## DIRECTIONS
Search the data for the string "bodies" and extract every line where it appears.

## INFORMATION SUPPLIED
◇ ◇ ◇ ◇ ◇ ◇ ◇
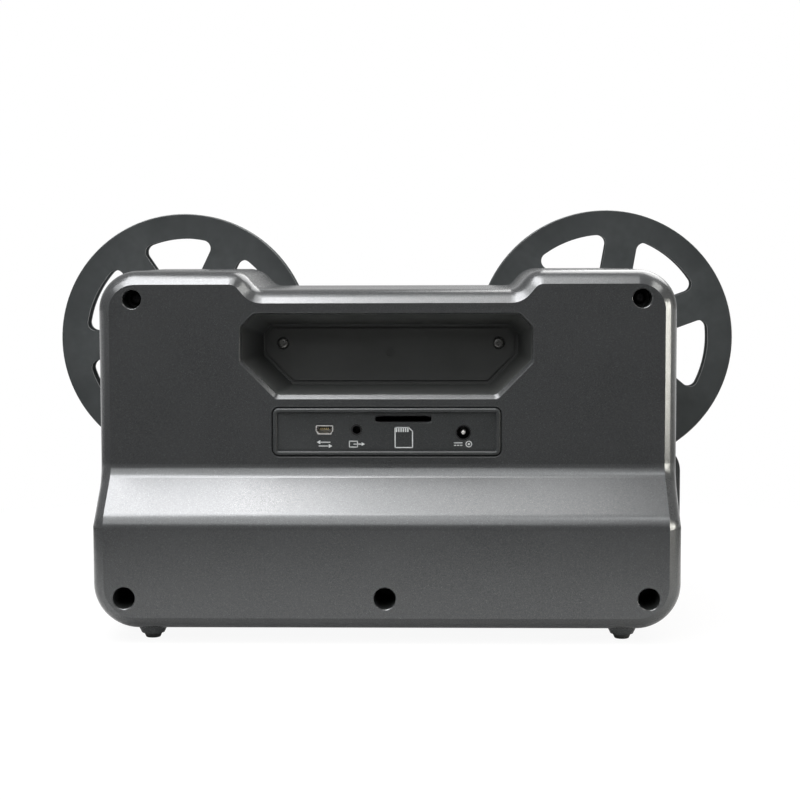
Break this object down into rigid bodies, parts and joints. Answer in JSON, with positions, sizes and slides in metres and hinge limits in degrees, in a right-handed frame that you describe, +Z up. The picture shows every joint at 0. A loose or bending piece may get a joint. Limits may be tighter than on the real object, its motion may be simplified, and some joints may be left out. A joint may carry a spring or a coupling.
{
  "type": "film scanner",
  "caption": "Desktop scanner for small-gauge film on reels: satin charcoal casing with a carrying recess and sockets in the rear, two windowed reels and a hinged film gate in front.",
  "frame": {"origin": "on the surface the scanner stands on, under the middle of its width and overall depth", "axes": "+Z up, front with the reels towards -Y, rear with the sockets towards +Y, +X to the right seen from the front"},
  "size_m": [0.3361, 0.174, 0.1898],
  "materials": {
    "shell_charcoal": "satin metallic charcoal, fine spark texture",
    "recess_black": "matt black, lightly textured",
    "foot_rubber": "soft matt",
    "screw_steel": "dark zinc",
    "screw_black": "black oxide",
    "panel_charcoal": "satin",
    "socket_metal": "nickel plated",
    "socket_black": "moulded",
    "board_green": "solder mask",
    "panel_gloss": "piano black",
    "screen_glass": "clear, tinted",
    "display_dark": "switched off",
    "key_grey": "satin",
    "spindle_black": "moulded",
    "gear_white": "acetal",
    "motor_steel": "drawn can",
    "bracket_steel": "zinc plated sheet",
    "bush_brass": "turned",
    "reel_grey": "matt dark grey",
    "roller_black": "moulded",
    "post_steel": "turned",
    "gate_aluminium": "bead blasted",
    "door_black": "matt",
    "diffuser_white": "milky",
    "mirror_glass": "front silvered",
    "lens_glass": "coated",
    "barrel_black": "anodised black"
  },
  "bodies": {
    "casing": {"av_jack": "socket_black", "board_screws": "screw_steel", "bracket_screws": "screw_steel", "camera_bracket": "bracket_steel", "card_socket": "socket_black", "case_screws": "screw_black", "control_panel": "panel_gloss", "data_port": "socket_metal", "dc_jack": "socket_black", "display_module": "display_dark", "fold_mirror": "mirror_glass", "front_base": "shell_charcoal", "front_shell": "shell_charcoal", "gate_plate": "gate_aluminium", "hinge_pin": "post_steel", "keypad_board": "board_green", "lens_barrel": "barrel_black", "lens_elements": "lens_glass", "main_board": "board_green", "motor_brackets": "bracket_steel", "rear_shell": "shell_charcoal", "recess_cup": "recess_black", "recess_screws": "screw_steel", "roller_posts": "post_steel", "rubber_feet": "foot_rubber", "screen_glass": "screen_glass", "sensor_board": "board_green", "socket_panel": "panel_charcoal", "spindle_bushes": "bush_brass", "supply_motor": "motor_steel", "take_up_motor": "motor_steel", "transport_frame": "bracket_steel", "transport_motor": "motor_steel"},
    "supply_spindle_body": {"supply_spindle": "spindle_black", "supply_gear": "gear_white"},
    "supply_motor_shaft": {"supply_pinion": "bush_brass"},
    "supply_reel": {"supply_reel_back": "reel_grey", "supply_reel_front": "reel_grey"},
    "take_up_spindle_body": {"take_up_spindle": "spindle_black", "take_up_gear": "gear_white"},
    "take_up_motor_shaft": {"take_up_pinion": "bush_brass"},
    "take_up_reel": {"take_up_reel_back": "reel_grey", "take_up_reel_front": "reel_grey"},
    "cam_shaft": {"cam_gear": "gear_white"},
    "transport_motor_shaft": {"transport_pinion": "bush_brass"},
    "claw": {"claw_lever": "bracket_steel"},
    "roller_1": {"guide_roller_1": "roller_black"},
    "roller_2": {"guide_roller_2": "roller_black"},
    "roller_3": {"guide_roller_3": "roller_black"},
    "roller_4": {"guide_roller_4": "roller_black"},
    "gate": {"gate_door": "door_black", "pressure_plate": "gate_aluminium", "diffuser": "diffuser_white", "light_board": "board_green"},
    "slider": {"size_slider": "key_grey"},
    "key_1": {"button_1": "key_grey"},
    "key_2": {"button_2": "key_grey"},
    "key_3": {"button_3": "key_grey"},
    "key_4": {"button_4": "key_grey"},
    "key_5": {"button_5": "key_grey"}
  },
  "joints": [
    {"name": "supply_turn", "type": "hinge", "parent": "casing", "child": "supply_spindle_body", "pos_m": [-0.1051, -0.045, 0.1263], "axis": [0, 1, 0], "continuous": true},
    {"name": "supply_motor_turn", "type": "hinge", "parent": "casing", "child": "supply_motor_shaft", "pos_m": [-0.0843, -0.032, 0.1263], "axis": [0, 1, 0], "continuous": true},
    {"name": "supply_reel_pull", "type": "slide", "parent": "supply_spindle_body", "child": "supply_reel", "axis": [0, -1, 0], "range_m": [0, 0.03]},
    {"name": "take_up_turn", "type": "hinge", "parent": "casing", "child": "take_up_spindle_body", "pos_m": [0.1051, -0.045, 0.1263], "axis": [0, 1, 0], "continuous": true},
    {"name": "take_up_motor_turn", "type": "hinge", "parent": "casing", "child": "take_up_motor_shaft", "pos_m": [0.0843, -0.032, 0.1263], "axis": [0, 1, 0], "continuous": true},
    {"name": "take_up_reel_pull", "type": "slide", "parent": "take_up_spindle_body", "child": "take_up_reel", "axis": [0, -1, 0], "range_m": [0, 0.03]},
    {"name": "cam_turn", "type": "hinge", "parent": "casing", "child": "cam_shaft", "pos_m": [0.026, -0.0625, 0.0217], "axis": [0, 1, 0], "continuous": true},
    {"name": "transport_motor_turn", "type": "hinge", "parent": "casing", "child": "transport_motor_shaft", "pos_m": [0.04, -0.0625, 0.0217], "axis": [0, 1, 0], "continuous": true},
    {"name": "claw_slide", "type": "slide", "parent": "casing", "child": "claw", "axis": [1, 0, 0], "range_m": [0, 0.0042]},
    {"name": "roller_1_turn", "type": "hinge", "parent": "casing", "child": "roller_1", "pos_m": [-0.121, -0.05675, 0.0497], "axis": [0, 1, 0], "continuous": true},
    {"name": "roller_2_turn", "type": "hinge", "parent": "casing", "child": "roller_2", "pos_m": [-0.054, -0.05675, 0.0497], "axis": [0, 1, 0], "continuous": true},
    {"name": "roller_3_turn", "type": "hinge", "parent": "casing", "child": "roller_3", "pos_m": [0.054, -0.05675, 0.0497], "axis": [0, 1, 0], "continuous": true},
    {"name": "roller_4_turn", "type": "hinge", "parent": "casing", "child": "roller_4", "pos_m": [0.121, -0.05675, 0.0497], "axis": [0, 1, 0], "continuous": true},
    {"name": "gate_hinge", "type": "hinge", "parent": "casing", "child": "gate", "pos_m": [0, -0.049, 0.0587], "axis": [-1, 0, 0], "range_deg": [0, 90]},
    {"name": "size_slide", "type": "slide", "parent": "casing", "child": "slider", "axis": [1, 0, 0], "range_m": [0, 0.007]},
    {"name": "key_1_press", "type": "slide", "parent": "casing", "child": "key_1", "axis": [0, 1, 0], "range_m": [0, 0.0012], "stiffness_N_per_m": 900},
    {"name": "key_2_press", "type": "slide", "parent": "casing", "child": "key_2", "axis": [0, 1, 0], "range_m": [0, 0.0012], "stiffness_N_per_m": 900},
    {"name": "key_3_press", "type": "slide", "parent": "casing", "child": "key_3", "axis": [0, 1, 0], "range_m": [0, 0.0012], "stiffness_N_per_m": 900},
    {"name": "key_4_press", "type": "slide", "parent": "casing", "child": "key_4", "axis": [0, 1, 0], "range_m": [0, 0.0012], "stiffness_N_per_m": 900},
    {"name": "key_5_press", "type": "slide", "parent": "casing", "child": "key_5", "axis": [0, 1, 0], "range_m": [0, 0.0012], "stiffness_N_per_m": 900}
  ],
  "couplings": [
    {"joint": "supply_motor_turn", "follows": "supply_turn", "ratio": -3.3333},
    {"joint": "take_up_motor_turn", "follows": "take_up_turn", "ratio": -3.3333},
    {"joint": "transport_motor_turn", "follows": "cam_turn", "ratio": -3.6667}
  ]
}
◇ ◇ ◇ ◇ ◇ ◇ ◇
## WRITTEN RESPONSE
Break this object down into rigid bodies, parts and joints. Answer in JSON, with positions, sizes and slides in metres and hinge limits in degrees, in a right-handed frame that you describe, +Z up. The picture shows every joint at 0. A loose or bending piece may get a joint. Limits may be tighter than on the real object, its motion may be simplified, and some joints may be left out. A joint may carry a spring or a coupling.
  "bodies": {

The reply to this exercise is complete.